The aim of the ORION co-creation call was to find and support new co-creation initiatives to make research activities in life sciences and biomedicine more open, transparent, accessible, relevant and impactful for research and for society. The call was open for ORION project partners in collaboration with other organisations.

The winning MELTIC project, which started on March 1st, brings together two disciplines; health as well as information and communication technologies (ICT), and will improve the quality of life of European citizens in small communities. The objective is to generate, through co-creation methodologies, suitable ideas for research in ICT in health and biomedicine, in topics such as self-learning, false information, discrimination and ludopathy prevention in order to innovate about the use os existing public spaces and/or build new ones.

Victoria Ramos coordinator of the MELTIC project.
Victoria Ramos coordinator of the MELTIC project.

The project will be led by Victoria Ramos, a scientist from the Telemedicine and Digital Health Unit at ISCIII. The MELTIC project also includes four European partners from Italy, Portugal, Romania and Spain. All of them representing small and isolated communities as; La Palma del Condado Municipality in Huelva, Spain, Mirabello Municipality in Italy, Deta in Romania and Reguengos de Monsaraz in Portugal. 

The MELTIC Team at ISCII
From top left: Adolfo Muñoz, Mª José de Tena, Victoria Ramos and Alfredo Burgos. Below: Ricardo Sánchez de Madariaga, Fernando López and Mario Pascual, from the ISCIII Unit for Research in Telemedicine and Digital Health.

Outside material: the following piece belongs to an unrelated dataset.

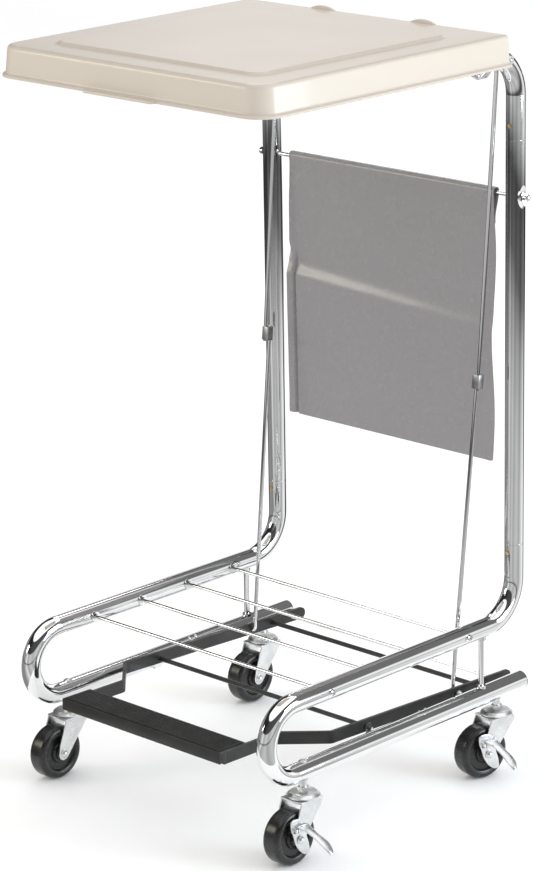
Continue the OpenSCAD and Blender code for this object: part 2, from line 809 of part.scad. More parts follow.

The co-creation experiments will be developed in three different workshops, two in Madrid, and one in the La Palma del Condado Municipality. The stakeholders involved are funders, government entities, educators, governors, charities, civil societies, patient groups and citizens. Another expected output of the project is techcnological proposal, for an app or a website that will help to re-design a cooperation model to re-thinking the sociospatial relationships in the small communities. A vademecum of 100 ideas on ICT in health and biomedicine consisting of ideas compiled from the co-creation exercises will also be published. All these outputs will be made available online for small communities to use.